4 thoughts on “Disco Bomb, the Penokee Players, and Creativity

  1. Jamie, As someone who thinks along very similar lines about the nature of learning and how to help (or not) make it happen, this sounds like quite a night. These evenings (many of us here at the COOP are all about nights like this) convince me of the POSSIBILITIES of human beings, if we support kids and adults in doing interesting and powerful things. Thank you so much for sharing this. Over at IDEA Dana Bennis and I talk a lot about how many wonderful things are going on in schooling in Minnesota and Wisconsin–things that folks on the coasts don’t know a lot about.

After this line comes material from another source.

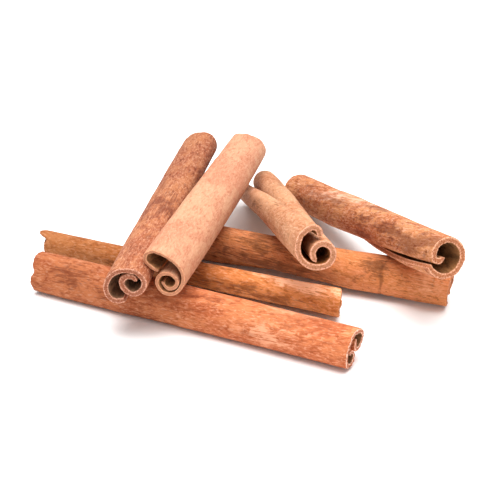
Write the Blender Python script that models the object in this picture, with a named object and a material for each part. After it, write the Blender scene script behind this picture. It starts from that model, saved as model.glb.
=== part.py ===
"""Stack of cinnamon sticks.

Seven sticks lie across each other: three on the table, two leaning pairs on top of them.
Each stick is one strip of dried bark, rolled up from its two long edges. Its cross-section
is a chain of arcs, given at the back end and at the front end of the stick, and the roll
passes evenly from the one to the other.

A stick's own axes are X across it, Y from its front end to its back end and Z up.
Sizes are in millimetres and degrees until the mesh is placed.
"""

import math
from collections import namedtuple

import bmesh
import bpy
import numpy as np

MM = 0.001

# Facets of one strip: across the bark from edge to edge, and along the stick.
FACETS_ACROSS = 40
FACETS_ALONG = 6

# A roll's line is worked out at this many points before its facets are picked from it.
FINE_POINTS = 1200

# Length over which the bend of one arc passes into the bend of the next.
BEND_BLEND = 0.5

# Facets are closer together where the bark curls tightly: this much turning counts
# as much as 1 mm of length.
TURN_PER_MM = math.radians(40)

SMOOTH_BELOW = math.radians(50)

# Unevenness of a broken end: a long and a short wave, in radians across the bark, and
# the height of the short one as a share of the long one.
LONG_WAVE = 9.0
SHORT_WAVE = 23.0
SHORT_WAVE_HEIGHT = 0.6
WAVE_START_PER_MM = 2.0

BARK_ROUGHNESS = 0.8

# start: heading of the bark's first edge, anticlockwise from X, seen from the front end.
# arcs: (radius, turn) of each stretch of bark; a clockwise turn is negative.
Roll = namedtuple("Roll", "start arcs")

# middle: centre of the stick. turned: about Z. tilted: about its own X, back end up.
# bark: thickness of the strip. belly: how much wider the roll is halfway along.
# bow: sideways and upward bend at the middle. cut: slope of the front end, per mm across
# and per mm up. chipped: depth of the unevenness of both ends.
Stick = namedtuple(
    "Stick",
    "name middle turned tilted length bark front back belly bow cut chipped colour",
)

STICKS = [
    Stick(
        name="stick_front",
        middle=(-11.72, -26.43, 4.36), turned=63.26, tilted=0.17, length=80.6, bark=1.12,
        front=Roll(-132, [(1.69, 58), (1.79, 150), (2.5, 75), (5.11, 83), (3.13, 85),
                          (2.07, 55), (1.49, 160), (1.54, 33)]),
        back=Roll(-55, [(3.09, 15), (1.33, 90), (2.15, 120), (2.59, 60), (9.75, 21),
                        (3.48, 59), (1.58, 120), (1.0, 50)]),
        belly=-0.02, bow=(0.0, 0.0), cut=(0.0, 0.0), chipped=0.35,
        colour=(0.62, 0.24, 0.10),
    ),
    Stick(
        name="stick_second",
        middle=(-13.1, -6.8, 3.5), turned=65.05, tilted=-0.1, length=78.3, bark=0.9,
        front=Roll(100, [(1.05, -139), (1.65, -148), (2.35, -118), (3.35, -146), (3.0, -87)]),
        back=Roll(101, [(1.05, -139), (1.55, -149), (2.2, -118), (2.95, -148), (2.7, -88)]),
        belly=-0.06, bow=(0.0, -0.1), cut=(-0.42, 0.12), chipped=0.6,
        colour=(0.40, 0.17, 0.06),
    ),
    Stick(
        name="stick_lean_left",
        middle=(-18.36, 4.5, 14.94), turned=-10.19, tilted=2.59, length=77.2, bark=1.3,
        front=Roll(96, [(0.91, 62), (1.92, 157), (2.66, 177), (3.26, 31), (5.12, 112),
                        (2.51, 122)]),
        back=Roll(94, [(1.4, 64), (1.69, 150), (3.1, 170), (2.57, 46), (5.02, 113),
                       (2.34, 118)]),
        belly=0.0, bow=(-0.1, 0.1), cut=(0.0, 0.0), chipped=0.35,
        colour=(0.52, 0.20, 0.10),
    ),
    Stick(
        name="stick_lean_right",
        middle=(-7.46, 6.82, 15.45), turned=-13.43, tilted=-0.13, length=79.7, bark=0.85,
        front=Roll(160, [(8.8, -17), (1.77, -150), (8.81, -41), (4.39, -94), (2.61, -140),
                         (2.28, -140), (1.64, -200)]),
        back=Roll(177, [(6.83, -17), (1.5, -150), (8.47, -40), (3.62, -105), (2.49, -132),
                        (2.1, -152), (1.41, -191)]),
        belly=0.04, bow=(0.25, 0.0), cut=(0.0, 0.0), chipped=0.25,
        colour=(0.76, 0.42, 0.24),
    ),
    Stick(
        name="stick_back",
        middle=(13.67, -2.44, 4.98), turned=68.2, tilted=0.2, length=75.1, bark=0.95,
        front=Roll(182, [(3.3, -49), (4.6, -105), (4.25, -92), (2.95, -102), (3.15, -122),
                         (1.5, -93)]),
        back=Roll(213, [(1.35, -122), (3.45, -168), (8.3, -40), (2.3, -120), (1.5, -127),
                        (1.3, -70)]),
        belly=-0.02, bow=(0.0, 0.0), cut=(-0.08, 0.08), chipped=0.3,
        colour=(0.42, 0.13, 0.05),
    ),
    Stick(
        name="stick_middle",
        middle=(10.04, 4.5, 13.79), turned=8.6, tilted=-13.17, length=81.2, bark=1.4,
        front=Roll(71, [(1.51, 131), (4.55, 61), (4.5, 116), (2.57, 126), (2.15, 150),
                        (0.85, 56)]),
        back=Roll(119, [(1.28, 151), (3.23, 70), (6.42, 64), (3.69, 92), (2.59, 153),
                        (1.64, 47)]),
        belly=0.0, bow=(0.0, -0.3), cut=(0.0, 0.0), chipped=0.3,
        colour=(0.70, 0.37, 0.19),
    ),
    Stick(
        name="stick_right",
        middle=(30.18, 5.03, 11.56), turned=22.66, tilted=-10.18, length=77.2, bark=1.5,
        front=Roll(-111, [(1.1, -163), (3.92, -33), (3.5, -6), (2.95, -58), (4.16, -239),
                          (0.9, 20)]),
        back=Roll(-27, [(1.43, -147), (4.49, -98), (3.55, -67), (4.13, -49), (4.38, -70),
                        (1.19, -40)]),
        belly=0.0, bow=(0.0, 0.0), cut=(0.0, 0.0), chipped=0.3,
        colour=(0.46, 0.18, 0.07),
    ),
]


def clear_scene():
    for obj in list(bpy.context.scene.objects):
        bpy.data.objects.remove(obj, do_unlink=True)


def running_sum(values, step):
    """Integral of evenly spaced values, starting from zero."""
    return np.concatenate([[0.0], np.cumsum((values[1:] + values[:-1]) * step / 2)])


def roll_between(stick, share):
    """The stick's roll at a share of its length, 0 at the back and 1 at the front."""
    back = np.array(stick.back.arcs, dtype=float)
    front = np.array(stick.front.arcs, dtype=float)
    swell = 1 + stick.belly * 4 * share * (1 - share)
    radius = back[:, 0] ** (1 - share) * front[:, 0] ** share * swell
    turn = back[:, 1] * (1 - share) + front[:, 1] * share
    start = stick.back.start * (1 - share) + stick.front.start * share
    return start, radius, turn


def section(stick, share, count):
    """Outer and inner surface of the bark in one cross-section, as count points each.

    The outer outline is centred on the stick's own axis.
    """
    start, radius, turn = roll_between(stick, share)
    joints = np.cumsum(radius * np.radians(np.abs(turn)))
    length = joints[-1]
    fine = np.linspace(0, length, FINE_POINTS)
    step = fine[1]
    bend = (np.sign(turn) / radius)[np.searchsorted(joints[:-1], fine, side="right")]
    window = 2 * int(BEND_BLEND / step / 2) + 1
    padded = np.pad(bend, window // 2, mode="edge")
    bend = np.convolve(padded, np.ones(window) / window, mode="valid")
    heading = math.radians(start) + running_sum(bend, step)
    line = np.stack([running_sum(np.cos(heading), step), running_sum(np.sin(heading), step)])

    measure = running_sum(np.abs(bend) / TURN_PER_MM + 1, step)
    picked = np.interp(np.linspace(0, measure[-1], count), measure, fine)
    line = np.stack([np.interp(picked, fine, axis) for axis in line], axis=1)
    heading = np.interp(picked, fine, heading)

    outward = np.stack([np.sin(heading), -np.cos(heading)], axis=1) * np.sign(turn[0])
    outer = line + outward * stick.bark / 2
    inner = line - outward * stick.bark / 2
    centre = (outer.max(axis=0) + outer.min(axis=0)) / 2
    return outer - centre, inner - centre


def chip(stick, across):
    """How far the uneven end of the bark stands out, by share of the way across it."""
    long_wave = math.sin(LONG_WAVE * across + WAVE_START_PER_MM * stick.length)
    short_wave = SHORT_WAVE_HEIGHT * math.sin(SHORT_WAVE * across)
    return stick.chipped * (long_wave + short_wave) / (1 + SHORT_WAVE_HEIGHT)


def place(stick, point, share, across):
    """A point of a cross-section, moved to its place in the stick's own axes."""
    side, rise = point
    hump = 4 * share * (1 - share)
    slope = stick.cut[0] * side + stick.cut[1] * rise
    towards_front = (share - 0.5) * stick.length + slope * share
    towards_front += chip(stick, across) * (2 * share - 1)
    return side + stick.bow[0] * hump, -towards_front, rise + stick.bow[1] * hump


def rolled_strip(stick):
    """Mesh of one stick: a flat grid is thickened, then every point is rolled into place."""
    bm = bmesh.new()
    bmesh.ops.create_grid(bm, x_segments=FACETS_ACROSS, y_segments=FACETS_ALONG, size=0.5)
    extruded = bmesh.ops.extrude_face_region(bm, geom=bm.faces[:])["geom"]
    outer_side = {item for item in extruded if isinstance(item, bmesh.types.BMVert)}
    sections = [
        section(stick, row / FACETS_ALONG, FACETS_ACROSS + 1) for row in range(FACETS_ALONG + 1)
    ]
    for vert in bm.verts:
        column = round((vert.co.x + 0.5) * FACETS_ACROSS)
        row = round((vert.co.y + 0.5) * FACETS_ALONG)
        outer, inner = sections[row]
        point = outer[column] if vert in outer_side else inner[column]
        vert.co = place(stick, point, row / FACETS_ALONG, column / FACETS_ACROSS)
        vert.co *= MM
    bmesh.ops.recalc_face_normals(bm, faces=bm.faces)
    mesh = bpy.data.meshes.new(stick.name)
    bm.to_mesh(mesh)
    bm.free()
    mesh.shade_smooth()
    mesh.set_sharp_from_angle(angle=SMOOTH_BELOW)
    return mesh


def bark_material(stick):
    material = bpy.data.materials.new(stick.name + "_bark")
    material.use_nodes = True
    shader = material.node_tree.nodes["Principled BSDF"]
    shader.inputs["Base Color"].default_value = (*stick.colour, 1.0)
    shader.inputs["Roughness"].default_value = BARK_ROUGHNESS
    shader.inputs["Metallic"].default_value = 0.0
    return material


def make_stick(stick):
    obj = bpy.data.objects.new(stick.name, rolled_strip(stick))
    obj.data.materials.append(bark_material(stick))
    obj.location = [value * MM for value in stick.middle]
    obj.rotation_euler = (math.radians(stick.tilted), 0.0, math.radians(stick.turned))
    bpy.context.scene.collection.objects.link(obj)
    return obj


def stand_on_origin(objects):
    """Move the whole pile so that its box stands on the origin, centred in X and Y."""
    bpy.context.view_layer.update()
    points = np.array([obj.matrix_world @ vert.co for obj in objects for vert in obj.data.vertices])
    low = points.min(axis=0)
    high = points.max(axis=0)
    shift = ((low[0] + high[0]) / 2, (low[1] + high[1]) / 2, low[2])
    for obj in objects:
        obj.location = [value - move for value, move in zip(obj.location, shift)]
    bpy.context.view_layer.update()


def main():
    clear_scene()
    stand_on_origin([make_stick(stick) for stick in STICKS])


main()
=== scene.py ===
"""Stack of cinnamon sticks: rolled bark, its colours and the table it lies on.

Each stick is one slab of bark, modelled flat as a grid with a thickness and then rolled up
from its two long edges. The roll is a chain of arcs, given at the back end and at the front
end of the stick, and it passes evenly from the one to the other. A stick's own axes are
X across it, Y from its front end to its back end and Z up. Sizes are in millimetres and
degrees until a piece takes its place in the frame.
"""

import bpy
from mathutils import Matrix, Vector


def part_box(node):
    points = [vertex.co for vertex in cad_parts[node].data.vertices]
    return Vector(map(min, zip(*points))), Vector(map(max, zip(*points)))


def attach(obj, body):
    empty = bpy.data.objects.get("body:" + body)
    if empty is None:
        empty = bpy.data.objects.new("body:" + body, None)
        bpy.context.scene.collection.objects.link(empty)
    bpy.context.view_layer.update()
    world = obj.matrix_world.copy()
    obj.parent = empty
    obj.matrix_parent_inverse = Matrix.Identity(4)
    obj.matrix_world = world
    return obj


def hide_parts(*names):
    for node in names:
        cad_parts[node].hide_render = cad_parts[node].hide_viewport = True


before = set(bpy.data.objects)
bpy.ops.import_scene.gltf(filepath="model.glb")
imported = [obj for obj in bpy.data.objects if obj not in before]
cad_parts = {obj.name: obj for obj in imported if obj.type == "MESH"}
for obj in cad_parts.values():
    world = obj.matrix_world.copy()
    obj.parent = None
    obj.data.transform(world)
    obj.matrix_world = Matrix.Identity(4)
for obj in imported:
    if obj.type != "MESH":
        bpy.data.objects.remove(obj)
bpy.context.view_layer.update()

import math
from collections import namedtuple

import bmesh
import bpy
import numpy as np
from mathutils import Euler, Vector

bl_info = {
    "name": "Cinnamon stick pile",
    "version": (1, 0, 0),
    "blender": (4, 5, 0),
    "location": "3D View > Sidebar > Cinnamon",
    "description": "Rolls the bark sticks of the pile and sets up the table and the lights",
    "category": "Add Mesh",
}

MM = 0.001
BODY = "root"

# The solids that the frame holds: facets across and along, used to find a stick's place.
FRAME_FACETS_ACROSS = 40
FRAME_FACETS_ALONG = 6
LONG_WAVE = 9.0
SHORT_WAVE = 23.0
SHORT_WAVE_HEIGHT = 0.6
WAVE_START_PER_MM = 2.0

# A roll's line is worked out at this many points before its facets are picked from it.
FINE_POINTS = 1200
BEND_BLEND = 0.5
TURN_PER_MM = math.radians(40)

# How much closer together the rows of faces are at the two ends than at the middle.
END_CROWDING = 0.6
# An uneven end draws this much of the stick's length along with it.
END_REACH = 7.0

# Relief of the bark: the width across it and the length along it of the largest bumps, in
# mm, and where the height isn't a stick's own, the height. Both ends take their raggedness
# from one pattern, the back end this far along it.
WRINKLE_SIZE = (5.0, 16.0)
RIDGE_SIZE = (1.2, 9.0)
PORE_SIZE = (0.55, 1.1)
PORE_SHARE_OF_RIDGE = 0.5
INNER_WAVE_SIZE, INNER_WAVE_HEIGHT = (3.0, 18.0), 0.05
INNER_GRAIN_SIZE, INNER_GRAIN_HEIGHT = (0.6, 6.0), 0.04
TEAR_SIZE, TEAR_HEIGHT = (2.2, 9.0), 0.15
SPLINTER_SIZE, SPLINTER_HEIGHT = (0.40, 1.6), 0.14
SPLINTER_DEPTH = 10
BACK_END_AT = 40.0
RING_WANDER_SIZE, RING_WANDER = (5.0, 9.0), 1.2
# The bark's long edges are this much thinner, and its ends follow this share of the chips.
EDGE_THINNING = 0.3
CHIP_SHARE = 0.5

# start: heading of the bark's first edge, anticlockwise from X, seen from the front end.
# arcs: (radius, turn) of each stretch of bark; a clockwise turn is negative.
Roll = namedtuple("Roll", "start arcs")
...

    You’re bringing that out.

    Posted by Kirsten Olson | April 13, 2011, 12:10 pm
  2. Righteous. I would like my Fridays to be like Penokee’s, at least in giving over class to student collaborations on deep projects – parents welcome!

    Best,
    C

    Posted by Chad Sansing | April 13, 2011, 1:27 pm
  3. Hi Jamie,
    Thanks for sharing this “slice of life” with us. Although I understand when you say that it would be almost impossible to replicate a night like this in a traditional setting, I can’t help but wonder how something like this can be adapted to a classroom setting? You can’t replicate the feelings but how can you reproduce some of the conditions and elements that led to such a night? Any ideas?

    Posted by Elisa Waingort | April 22, 2011, 9:58 am
    • I think the key to this wonderful performance is the level of autonomy that the kids are given at this cooperative learning environment. So if we were going to create this in a “school” environment adults would have to give the power to create to the children.

      So having said that. imagine a day or a week or a month when teachers loosen up and allow things to organically just happen in a classroom. Imagine that two days a week students are given the entire time to create what they want. Fast forward to the end of the year where the school has given each classroom 36 “freedom to create” days. There could be days in that time frame where children present and share with the community. They could work with who ever they want. Teachers would be in charge of getting resources for the kids. To make this happen there would be trade offs, we would have to stop teaching to tests and refine during the “structured” days what we really want to teach. I would imagine that over time we would find the non structured days to actually produce more quality work.

      To get your admin to go along, just suggest doing this with 3 or four classrooms as a pilot. Test it for a few years. Give parents the choice to participate in this action research project. Show them the evidence and in no time you may have started a movement.